An Illinois newspaper must disclose the identity of an anonymous reader who posted allegedly defamatory comments on its website, a state appellate court has ruled.

A three-judge panel of the Appellate Court of Illinois (3rd Dist.) ruled 2-1 on June 1 in favor of an Illinois couple, Donald and Janet Maxon, who alleged that they were defamed by comments made by a poster on The Times of Ottawa, Ill., website, which is owned by Ottawa Publishing Co. In ordering the media company to unmask the identity of the poster, who suggested the Maxons had bribed the Ottawa town planning commission in an attempt to change a local zoning ordinance to benefit a planned bed and breakfast, the state appellate court rejected the approach that has been used in similar cases in other jurisdictions because, it said, the state’s procedural rules already provided sufficient protection.

“How much is Don and Janet from another Planet paying you for your betrayal????” the commenter, "FabFive from Ottawa" wrote in response to an article The Times published on March 20, 2008, according to court documents. About a month later, FabFive posted another comment referring to the “BRIBED members” of the commission.

The case, Maxon v. Ottawa Publishing Co., comes as media companies are rethinking their policies on reader comments to discourage anonymity. The Wall Street Journal, for example, allows readers to choose to view only comments made by regular contributors. Despite that trend, recent court cases have resulted in victories for the preservation of anonymity, including the New Hampshire Supreme Court’s May decision in The Mortgage Specialists v. Implode Explode Heavy Industries, which said that the l interests of anonymous commenters and those who wish to uncover their identity must be balanced.

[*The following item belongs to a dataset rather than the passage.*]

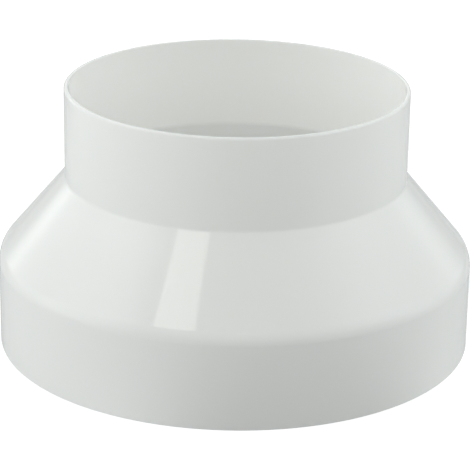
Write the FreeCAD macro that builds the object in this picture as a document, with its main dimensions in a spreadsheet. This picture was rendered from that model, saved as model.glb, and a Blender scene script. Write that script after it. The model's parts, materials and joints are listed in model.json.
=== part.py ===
# Round duct reducer, moulded in one piece: a wide socket below, a taper, and a narrow spigot on top.
# The socket slips over a 150 mm round duct, which stops where the wall turns inwards to the taper.
# A 110 mm round hose or sleeve slips over the spigot and stops against the outside of the taper.
# The part stands on the open rim of its socket. The origin is at the middle of that rim, +Z is up.

import FreeCAD, Part
import Sketcher

import math
import os

SHELL_NAME = "reducer_shell"
OUTPUT_FOLDER = "parts"

# Millimetres and degrees. Other parts meet the socket bore and the spigot diameter.
# The straight heights run up to the blends, and the taper's angle is measured from level.
DIMENSIONS = {
    "socket_bore": 150.4,
    "socket_straight": 27.0,
    "spigot_diameter": 110.0,
    "spigot_straight": 29.0,
    "taper_angle": 50.0,
    "shoulder_radius": 6.7,
    "neck_radius": 1.2,
    "wall_thickness": 1.3,
    "lead_in_radius": 0.8,
    "rim_chamfer": 0.25,
}

SAME_PLACE = 1e-4
SKETCH_ORIGIN = (-1, 1)
START, END = 1, 2
FULL_TURN = 360


class OutsideForm:
    """Sizes of the outside outline that follow from the sheet: radii, and heights above the socket rim."""

    def __init__(self, sheet):
        self.wall = sheet.wall_thickness
        self.socket_radius = sheet.socket_bore / 2 + self.wall
        self.spigot_radius = sheet.spigot_diameter / 2
        self.shoulder_radius = sheet.shoulder_radius
        self.neck_radius = sheet.neck_radius
        self.turn = math.radians(90 - sheet.taper_angle)

        inset = (self.shoulder_radius + self.neck_radius) * (1 - math.cos(self.turn))
        taper_run = self.socket_radius - self.spigot_radius - inset
        self.shoulder_start = sheet.socket_straight
        self.shoulder_end = self.shoulder_start + self.shoulder_radius * math.sin(self.turn)
        self.neck_start = self.shoulder_end + taper_run / math.tan(self.turn)
        self.neck_end = self.neck_start + self.neck_radius * math.sin(self.turn)
        self.top = self.neck_end + sheet.spigot_straight


def add_sheet(doc):
    """Write the driving dimensions to a spreadsheet, each beside its name, which is also its alias."""
    sheet = doc.addObject("Spreadsheet::Sheet", "Dimensions")
    for row, (name, value) in enumerate(DIMENSIONS.items(), start=1):
        sheet.set(f"A{row}", name)
        sheet.set(f"B{row}", str(value))
        sheet.setAlias(f"B{row}", name)
    doc.recompute()
    return sheet


def arc_about(centre, radius, first_angle, last_angle):
    """A sketch arc that runs anticlockwise between two angles, in radians."""
    circle = Part.Circle(centre, FreeCAD.Vector(0, 0, 1), radius)
    return Part.ArcOfCircle(circle, first_angle, last_angle)


def draw_outline(body, form):
    """Sketch half of the outside outline on the body's own upright plane and bind it to the sheet."""
    upright_plane = next(item for item in body.Origin.OriginFeatures if item.Role == "XZ_Plane")
    sketch = body.newObject("Sketcher::SketchObject", "outline")
    sketch.AttachmentSupport = (upright_plane, [""])
    sketch.MapMode = "FlatFace"

    def point(across, up):
        return FreeCAD.Vector(across, up, 0)

    shoulder_centre = point(form.socket_radius - form.shoulder_radius, form.shoulder_start)
    neck_centre = point(form.spigot_radius + form.neck_radius, form.neck_end)
    shoulder_arc = arc_about(shoulder_centre, form.shoulder_radius, 0, form.turn)
    neck_arc = arc_about(neck_centre, form.neck_radius, math.pi, math.pi + form.turn)

    middle_foot, socket_foot = point(0, 0), point(form.socket_radius, 0)
    middle_top, spigot_top = point(0, form.top), point(form.spigot_radius, form.top)
    pieces = [
        Part.LineSegment(middle_foot, socket_foot),
        Part.LineSegment(socket_foot, shoulder_arc.StartPoint),
        shoulder_arc,
        Part.LineSegment(shoulder_arc.EndPoint, neck_arc.EndPoint),
        neck_arc,
        Part.LineSegment(neck_arc.StartPoint, spigot_top),
        Part.LineSegment(spigot_top, middle_top),
        Part.LineSegment(middle_top, middle_foot),
    ]
    foot, socket, shoulder, taper, neck, spigot, top, middle = sketch.addGeometry(pieces, False)

    def hold(kind, *places):
        return sketch.addConstraint(Sketcher.Constraint(kind, *places))

    hold("Coincident", foot, START, *SKETCH_ORIGIN)
    hold("Coincident", foot, END, socket, START)
    hold("Tangent", socket, END, shoulder, START)
    hold("Tangent", shoulder, END, taper, START)
    hold("Tangent", taper, END, neck, END)
    hold("Tangent", neck, START, spigot, START)
    hold("Coincident", spigot, END, top, START)
    hold("Coincident", top, END, middle, START)
    hold("Coincident", middle, END, foot, START)
    for level_side in (foot, top):
        hold("Horizontal", level_side)
    for upright_side in (socket, spigot, middle):
        hold("Vertical", upright_side)

    sizes = {
        "socket_radius": hold("DistanceX", foot, START, foot, END, form.socket_radius),
        "spigot_radius": hold("DistanceX", top, END, top, START, form.spigot_radius),
        "socket_straight": hold("DistanceY", socket, START, socket, END, form.shoulder_start),
        "spigot_straight": hold("DistanceY", spigot, START, spigot, END, form.top - form.neck_end),
        "shoulder_radius": hold("Radius", shoulder, form.shoulder_radius),
        "neck_radius": hold("Radius", neck, form.neck_radius),
        "taper_lean": hold("Angle", taper, math.pi / 2 + form.turn),
    }
    formulas = {
        "socket_radius": "Dimensions.socket_bore / 2 + Dimensions.wall_thickness",
        "spigot_radius": "Dimensions.spigot_diameter / 2",
        "taper_lean": "180 - Dimensions.taper_angle",
    }
    for name, index in sizes.items():
        sketch.renameConstraint(index, name)
        sketch.setExpression(f"Constraints.{name}", formulas.get(name, f"Dimensions.{name}"))
    return sketch


def turn_outline(body, sketch):
    """Turn the outline into a solid plug of the reducer's outside form."""
    plug = body.newObject("PartDesign::Revolution", "outside_form")
    plug.Profile = sketch
    plug.ReferenceAxis = (sketch, ["V_Axis"])
    plug.Angle = FULL_TURN
    return plug


def hollow_out(doc, body):
    """Leave one even wall inside the plug, open at both flat ends."""
    doc.recompute()
    plug = body.Tip
    ends = [
        f"Face{number}"
        for number, face in enumerate(plug.Shape.Faces, start=1)
        if isinstance(face.Surface, Part.Plane)
    ]
    hollow = body.newObject("PartDesign::Thickness", "even_wall")
    hollow.Base = (plug, ends)
    hollow.setExpression("Value", "Dimensions.wall_thickness")
    hollow.Reversed = True
    return hollow


def ring_edge(shape, radius, height):
    """Name of the round edge with this radius that lies level at this height."""
    for number, edge in enumerate(shape.Edges, start=1):
        curve = edge.Curve
        if not isinstance(curve, Part.Circle):
            continue
        if abs(curve.Radius - radius) < SAME_PLACE and abs(curve.Center.z - height) < SAME_PLACE:
            return f"Edge{number}"
    raise RuntimeError(f"no round edge of radius {radius} at height {height}")


def trim_rims(doc, body, kind, name, rings, size_property, size_name):
    """Fillet or chamfer the edges given by radius and height, at one size of the sheet."""
    doc.recompute()
    base = body.Tip
    trim = body.newObject(kind, name)
    trim.Base = (base, [ring_edge(base.Shape, radius, height) for radius, height in rings])
    trim.setExpression(size_property, f"Dimensions.{size_name}")
    return trim


def build_shell(doc, form):
    """The whole reducer: plug with its blends, even wall, rounded spigot lead-in and bevelled rims."""
    body = doc.addObject("PartDesign::Body", SHELL_NAME)
    body.Label = SHELL_NAME
    body.Placement = FreeCAD.Placement()

    turn_outline(body, draw_outline(body, form))
    hollow_out(doc, body)
    lead_in = [(form.spigot_radius, form.top)]
    trim_rims(doc, body, "PartDesign::Fillet", "spigot_lead_in", lead_in, "Radius", "lead_in_radius")
    other_rims = [
        (form.spigot_radius - form.wall, form.top),
        (form.socket_radius - form.wall, 0),
        (form.socket_radius, 0),
    ]
    trim_rims(doc, body, "PartDesign::Chamfer", "bevelled_rims", other_rims, "Size", "rim_chamfer")
    doc.recompute()
    return body


def check_document(doc):
    """Stop if any object of the document failed to build."""
    failed = [item.Name for item in doc.Objects if {"Invalid", "Error"} & set(item.State)]
    if failed:
        raise RuntimeError(f"these objects failed to build: {failed}")


def check_shell(shape, form):
    """Stop unless the shell is one valid hollow solid of the stated height and width."""
    if shape.isNull() or not shape.isValid() or len(shape.Solids) != 1:
        raise RuntimeError("the shell is not one valid solid")
    box = shape.optimalBoundingBox(False, False)
    if abs(box.ZLength - form.top) > SAME_PLACE or abs(box.XLength - 2 * form.socket_radius) > SAME_PLACE:
        raise RuntimeError(f"the shell's box is {box}")
    plug_volume = math.pi * form.spigot_radius**2 * form.top
    if shape.Volume > plug_volume or shape.isInside(FreeCAD.Vector(0, 0, form.top / 2), SAME_PLACE, True):
        raise RuntimeError("the shell is not hollow")


def main():
    doc = FreeCAD.newDocument("DuctReducer")
    form = OutsideForm(add_sheet(doc))
    shell = build_shell(doc, form)
    check_document(doc)
    check_shell(shell.Shape, form)
    os.makedirs(OUTPUT_FOLDER, exist_ok=True)
    shell.Shape.exportStep(os.path.join(OUTPUT_FOLDER, f"{shell.Label}.step"))
    print(f"{shell.Label}: {form.top:.2f} mm high, {shell.Shape.Volume:.0f} cubic mm")


main()
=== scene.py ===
import json
import math

import bpy
from bpy.props import FloatProperty, FloatVectorProperty, IntProperty, PointerProperty
from mathutils import Matrix, Vector


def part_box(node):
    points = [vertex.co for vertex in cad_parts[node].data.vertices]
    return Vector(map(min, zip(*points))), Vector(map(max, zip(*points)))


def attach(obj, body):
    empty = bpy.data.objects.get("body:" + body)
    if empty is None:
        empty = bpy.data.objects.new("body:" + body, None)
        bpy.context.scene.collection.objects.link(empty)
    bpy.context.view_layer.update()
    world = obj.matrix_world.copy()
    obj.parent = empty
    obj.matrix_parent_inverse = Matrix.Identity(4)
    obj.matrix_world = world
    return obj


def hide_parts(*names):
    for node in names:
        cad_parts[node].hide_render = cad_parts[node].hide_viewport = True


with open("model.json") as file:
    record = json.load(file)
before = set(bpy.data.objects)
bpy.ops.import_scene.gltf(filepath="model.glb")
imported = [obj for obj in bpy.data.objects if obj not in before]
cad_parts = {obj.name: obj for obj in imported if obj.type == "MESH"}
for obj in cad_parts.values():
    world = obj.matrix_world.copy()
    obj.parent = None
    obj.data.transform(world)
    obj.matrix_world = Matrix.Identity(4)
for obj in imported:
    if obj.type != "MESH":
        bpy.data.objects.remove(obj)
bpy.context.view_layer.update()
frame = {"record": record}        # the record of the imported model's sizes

bl_info = {
    "name": "Duct Reducer",
    "version": (1, 0, 0),
    "blender": (4, 5, 0),
    "location": "3D View > Sidebar > Duct Reducer",
    "description": "Models a moulded white duct reducer and the studio that it stands in",
    "category": "Add Mesh",
}

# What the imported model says. The shell stands at the origin and fills its box from side to side.
MM = 0.001
SHELL_NODE = "reducer_shell"
BODY = "root"
shell_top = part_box(SHELL_NODE)[1]
mount_sizes = {mount["name"]: mount["dims"] for mount in frame["record"]["mounts"]}
bore_radius = mount_sizes["duct_socket"]["r_mm"] * MM
spigot_radius = mount_sizes["hose_spigot"]["r_mm"] * MM

# The steps that round each blend and rim, and the distances under which points count as one place.
SHOULDER_STEPS = 14
NECK_STEPS = 6
LEAD_IN_STEPS = 6
RIM_STEPS = 3
SAME_PLACE = 0.01 * MM
MERGE_DISTANCE = 0.001 * MM

# Scale and detail of the plastic's noises.
CLOUDS = (28, 3)
GLOSS_PATCHES = (90, 2)
SLOW_RIPPLE = (60, 1)
FINE_GRAIN = (2200, 2)

# The camera stands in front of the object and looks down on it. Metres, degrees, and millimetres of lens.
CAMERA_PLACE = (0.0, -0.6592, 0.2809)
CAMERA_DOWN = 20.563
CAMERA_ROLL = 0.883
CAMERA_LENS = 165.66
CAMERA_SENSOR = 36.0

# How the studio's light lies round the object, in degrees. A turn is from the camera's side, left being
# minus, and a rise is above level. Width and height are halves, and a blur is half of the fade at an edge.
ROOM = {
    "camera": {"turn": 8, "width": 62, "blur": 17},
    "low": {"turn": 12, "width": 73, "blur": 14, "top": 7, "top_blur": 6},
    "back": {"turn": 180, "width": 38, "blur": 14, "top": 8, "top_blur": 9},
    "ceiling": {"top": 56, "top_blur": 14},
    "floor_front": {"turn": 16, "width": 30, "blur": 17},
    "floor_back": {"turn": 180, "width": 59, "blur": 11},
}

# The large soft lights at the sides, and the narrow ones behind that brighten the object's edges.
SOFT_LIGHTS = {
    "left": {"turn": -82, "rise": 21, "width": 19, "height": 33, "blur": 11},
    "right": {"turn": 75, "rise": 23, "width": 26, "height": 23, "blur": 15},
    "left_rim": {"turn": -141, "rise": 25, "width": 8.5, "height": 19, "blur": 4},
    "right_rim": {"turn": 133, "rise": 18, "width": 4, "height": 11, "blur": 6},
}

# The strip softbox stands on the left in front of the object, and leans over it.
STRIP_AIM = Vector((0, 0, 0.04))
STRIP_TURN = -36.2
STRIP_RISE = 55
STRIP_DISTANCE = 1.6
STRIP_SIZE = (0.42, 0.6)

# The floor and the sheet under it, in metres: their size, how far the sheet lies below, and the distances
# from the object's middle over which the sheet's light goes from near to far, and into its back shade.
FLOOR_SIZE = 8.0
BOUNCE_DEPTH = 0.2 * MM
FLOOR_CHANGE = (0.1, 0.6)
FLOOR_BACK_FADE = (0.19, 0.45)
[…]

In Maxon, The Reporters Committee for Freedom of the Press, along with several other media organizations, filed a friend-of-the-court brief on behalf of Ottawa Publishing.

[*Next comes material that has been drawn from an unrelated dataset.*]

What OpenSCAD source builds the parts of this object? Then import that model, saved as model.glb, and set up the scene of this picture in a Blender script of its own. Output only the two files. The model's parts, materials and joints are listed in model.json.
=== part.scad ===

Because the issue of whether a media company can be forced to identify anonymous posters accused of defamation had not previously been taken up by an Illinois appellate court, Ottawa Publishing had asked the court to adopt an approach developed in a 2001 New Jersey appellate case, Dendrite International Inc. v. Doe No. 3, and condensed in 2005 by the Delaware Supreme Court in Doe v. Cahill, which is favorable to anonymous commenters. The approach requires in part that a prospective plaintiff must produce sufficient evidence to establish the legal elements of defamation before they can uncover the identities of anonymous commenters. This threshold, as the Delaware high court noted in Cahill, discourages a “sue-first, ask-questions-later” strategy that would allow a plaintiff to unmask commenters by alleging specific defamation claims without evidence to back them up

The Illinois trial court used the approach of the Cahill court, but the appellate court reversed that decision, finding that an existing state discovery rule provided the courts “sufficient tools and discretion to protect any anonymous individual from any improper inquiry into his or her identity.” Unlike the Dendrite/Cahill test’s sufficient-evidence requirement, the approach adopted by the Illinois appellate court requires a prospective plaintiff only to state “with particularity facts that would establish a cause of action for defamation.”

That’s because the trial court, under Illinois Supreme Court Rule 224, must hold a hearing to determine that the poster is “one who may be responsible in damages” to the plaintiff. Under this approach, a prospective plaintiff would have to make factual claims sufficient to meet the elements of defamation.

Ottawa’s attorney, Michael Conway of Foley & Lardner in Chicago, said the rule is most commonly applied to cases where anonymity is not essential to the person alleged to be responsible, such as when a motorist seeks to learn from his car dealer the name of the company that manufactured a defective part that caused an accident.

“It’s almost like a pre-court subpoena where you ask the court, ‘Tell me the right person to sue,’” Conway said.

Appellate Judge Daniel Schmidt, in his dissent, wrote that the majority’s approach would make it too easy for would-be plaintiffs to compel a media outlet to disclose anonymous posters.

“Plaintiffs routinely plead ‘facts’ which later cannot be proven,” Schmidt wrote. “If ‘facts’ are pled that lead to the discovery of the speaker’s identity, and then these facts cannot later be proven, the harm to anonymous speech is a fait accompli’” – a thing already done.

Ottawa has not decided whether it will appeal the decision to the Illinois Supreme Court, Conway said. Ottawa has 35 days from the date of the appellate court’s decision to petition the high court.